DIRECTION:
Reproduce each line exactly.

RAW DATA:
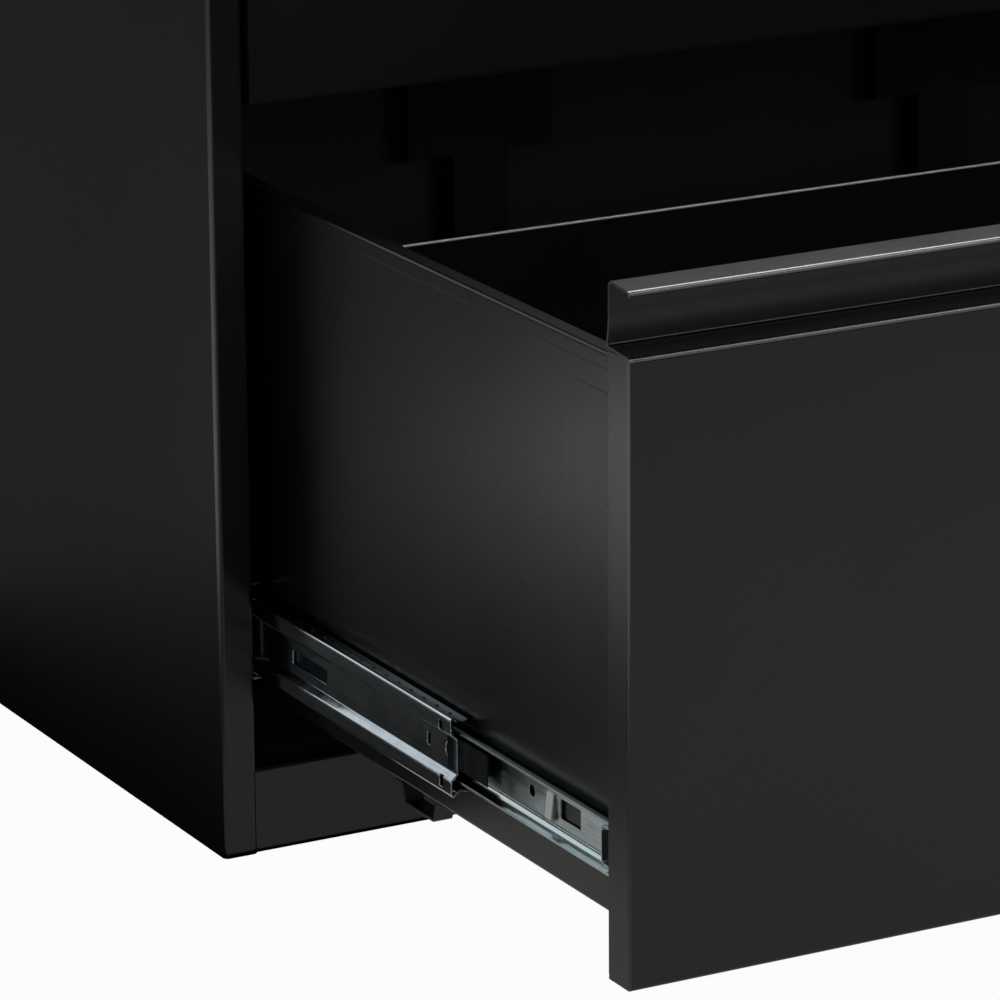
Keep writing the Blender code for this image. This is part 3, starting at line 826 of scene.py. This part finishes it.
def make_cabinet_member(drawer, side, word):
    node = f"{drawer}_{word}_cabinet_member"
    low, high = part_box(node)
    height = slide_height(drawer)
    points = mirrored([(0.0301, 0.02285), (0.0201, 0.02285)])
    shape = sheet_shape(paired_heights(points, side, height), "Y", (low.y, high.y), radius=0.0042, steps=8)
    member = make_object(node + "_channel", shape, ZINC)
    web = side * (HALF - 0.0207)
    holes = [
        slot_shape((web, low.y + share * (high.y - low.y), height), "X", 0.009, 0.0046, 0.006, 0.0022)
        for share in (0.06, 0.28, 0.52, 0.76, 0.94)
    ]
    cut(member, [join_shapes(holes)])
    stand_for(soften(member, SLIDE_EDGE, 3), node)


def make_middle_member(drawer, side, word):
    """Its web is pressed in along the middle, and its edges are rolled into ball races."""
    node = f"{drawer}_{word}_middle_member"
    low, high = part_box(node)
    height = slide_height(drawer)
    points = mirrored([
        (0.0310, 0.0166), (0.0286, 0.0158), (0.0262, 0.0166), (0.0248, 0.0179), (0.0226, 0.0179),
        (0.0226, 0.0104), (0.0256, 0.0078),
    ])
    shape = sheet_shape(
        paired_heights(points, side, height), "Y", (low.y, high.y), thickness=SLIDE_SHEET, radius=0.0017,
        steps=6,
    )
    member = make_object(node + "_channel", shape, DARK_ZINC)
    web = side * (HALF - 0.0240)
    near = low.y
    holes = [
        rod_shape((web, near + 0.0064, height + 0.0015), "X", 0.0036, THROUGH),
        slot_shape((web, near + 0.0254, height + 0.0011), "X", 0.0030, 0.0056, THROUGH, 0.0014),
        slot_shape((web, near + 0.0090, height + 0.0120), "X", 0.0034, 0.0050, THROUGH, 0.0004),
        slot_shape((web, near + 0.0090, height - 0.0125), "X", 0.0034, 0.0050, THROUGH, 0.0004),
        slot_shape((web, near + 0.1390, height), "X", 0.0340, 0.0065, THROUGH, 0.0010),
        slot_shape((web, high.y - 0.0300, height), "X", 0.0200, 0.0060, THROUGH, 0.0028),
    ]
    cut(member, [join_shapes(holes)])
    stand_for(soften(member, SLIDE_EDGE, 3), node)


def make_drawer_member(drawer, side, word):
    node = f"{drawer}_{word}_drawer_member"
    low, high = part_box(node)
    height = slide_height(drawer)
    points = [(0.0260, -0.0116), (0.0325, -0.0116), (0.0325, 0.0116), (0.0260, 0.0116)]
    shape = sheet_shape(
        paired_heights(points, side, height), "Y", (low.y, high.y), thickness=SLIDE_SHEET, radius=0.0050,
        steps=10,
    )
    member = make_object(node + "_channel", shape, ZINC)
    web = side * (HALF - 0.0320)
    near = low.y
    holes = [
        rod_shape((web, near + 0.0772, height + 0.0015), "X", 0.0026, THROUGH),
        slot_shape((web, near + 0.0440, height + 0.0012), "X", 0.0170, 0.0088, THROUGH, 0.0006),
        rod_shape((web, near + 0.2400, height), "X", 0.0026, THROUGH),
        rod_shape((web, near + 0.3400, height), "X", 0.0026, THROUGH),
    ]
    cut(member, [join_shapes(holes)])
    stand_for(soften(member, SLIDE_EDGE, 3), node)
    make_drawer_member_trim(drawer, side, word, node, near, height)


STOP_REACH = 0.0090  # half the stop strap's height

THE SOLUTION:
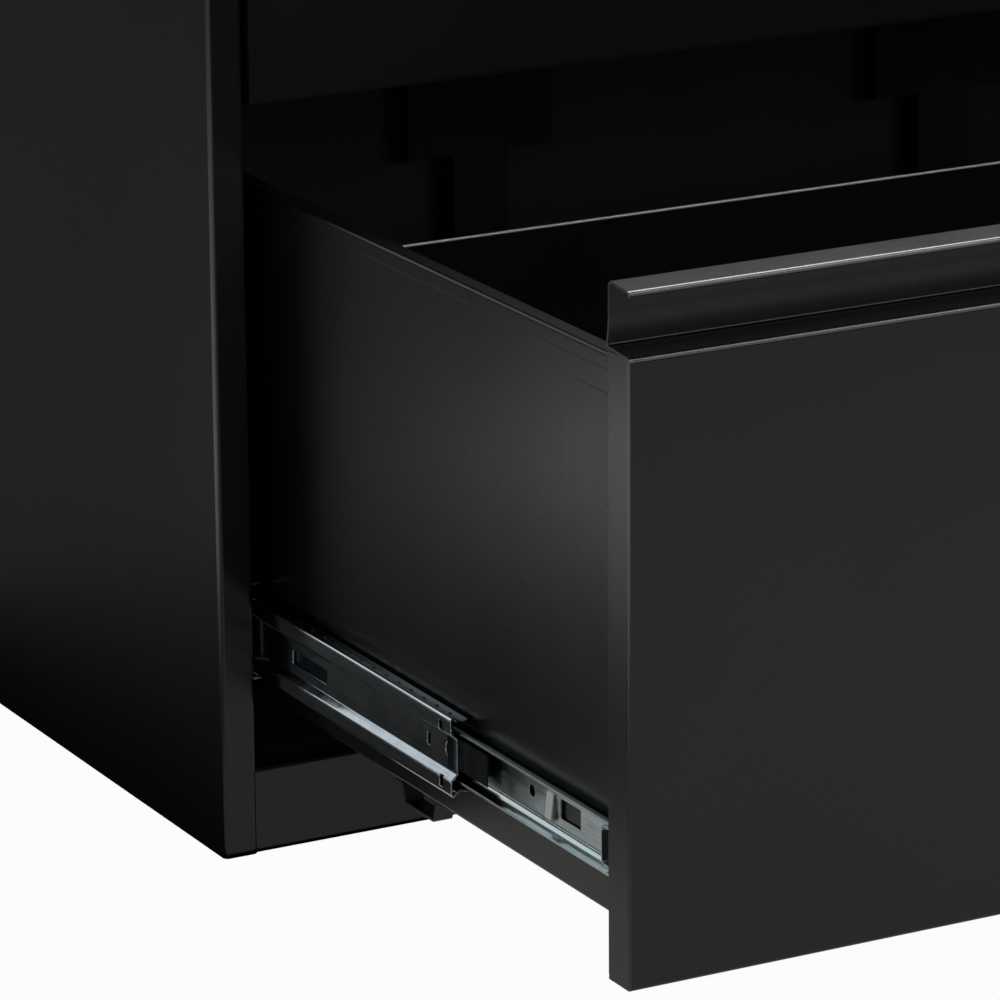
Keep writing the Blender code for this image. This is part 3, starting at line 826 of scene.py. This part finishes it.
def make_cabinet_member(drawer, side, word):
    node = f"{drawer}_{word}_cabinet_member"
    low, high = part_box(node)
    height = slide_height(drawer)
    points = mirrored([(0.0301, 0.02285), (0.0201, 0.02285)])
    shape = sheet_shape(paired_heights(points, side, height), "Y", (low.y, high.y), radius=0.0042, steps=8)
    member = make_object(node + "_channel", shape, ZINC)
    web = side * (HALF - 0.0207)
    holes = [
        slot_shape((web, low.y + share * (high.y - low.y), height), "X", 0.009, 0.0046, 0.006, 0.0022)
        for share in (0.06, 0.28, 0.52, 0.76, 0.94)
    ]
    cut(member, [join_shapes(holes)])
    stand_for(soften(member, SLIDE_EDGE, 3), node)


def make_middle_member(drawer, side, word):
    """Its web is pressed in along the middle, and its edges are rolled into ball races."""
    node = f"{drawer}_{word}_middle_member"
    low, high = part_box(node)
    height = slide_height(drawer)
    points = mirrored([
        (0.0310, 0.0166), (0.0286, 0.0158), (0.0262, 0.0166), (0.0248, 0.0179), (0.0226, 0.0179),
        (0.0226, 0.0104), (0.0256, 0.0078),
    ])
    shape = sheet_shape(
        paired_heights(points, side, height), "Y", (low.y, high.y), thickness=SLIDE_SHEET, radius=0.0017,
        steps=6,
    )
    member = make_object(node + "_channel", shape, DARK_ZINC)
    web = side * (HALF - 0.0240)
    near = low.y
    holes = [
        rod_shape((web, near + 0.0064, height + 0.0015), "X", 0.0036, THROUGH),
        slot_shape((web, near + 0.0254, height + 0.0011), "X", 0.0030, 0.0056, THROUGH, 0.0014),
        slot_shape((web, near + 0.0090, height + 0.0120), "X", 0.0034, 0.0050, THROUGH, 0.0004),
        slot_shape((web, near + 0.0090, height - 0.0125), "X", 0.0034, 0.0050, THROUGH, 0.0004),
        slot_shape((web, near + 0.1390, height), "X", 0.0340, 0.0065, THROUGH, 0.0010),
        slot_shape((web, high.y - 0.0300, height), "X", 0.0200, 0.0060, THROUGH, 0.0028),
    ]
    cut(member, [join_shapes(holes)])
    stand_for(soften(member, SLIDE_EDGE, 3), node)


def make_drawer_member(drawer, side, word):
    node = f"{drawer}_{word}_drawer_member"
    low, high = part_box(node)
    height = slide_height(drawer)
    points = [(0.0260, -0.0116), (0.0325, -0.0116), (0.0325, 0.0116), (0.0260, 0.0116)]
    shape = sheet_shape(
        paired_heights(points, side, height), "Y", (low.y, high.y), thickness=SLIDE_SHEET, radius=0.0050,
        steps=10,
    )
    member = make_object(node + "_channel", shape, ZINC)
    web = side * (HALF - 0.0320)
    near = low.y
    holes = [
        rod_shape((web, near + 0.0772, height + 0.0015), "X", 0.0026, THROUGH),
        slot_shape((web, near + 0.0440, height + 0.0012), "X", 0.0170, 0.0088, THROUGH, 0.0006),
        rod_shape((web, near + 0.2400, height), "X", 0.0026, THROUGH),
        rod_shape((web, near + 0.3400, height), "X", 0.0026, THROUGH),
    ]
    cut(member, [join_shapes(holes)])
    stand_for(soften(member, SLIDE_EDGE, 3), node)
    make_drawer_member_trim(drawer, side, word, node, near, height)


STOP_REACH = 0.0090  # half the stop strap's height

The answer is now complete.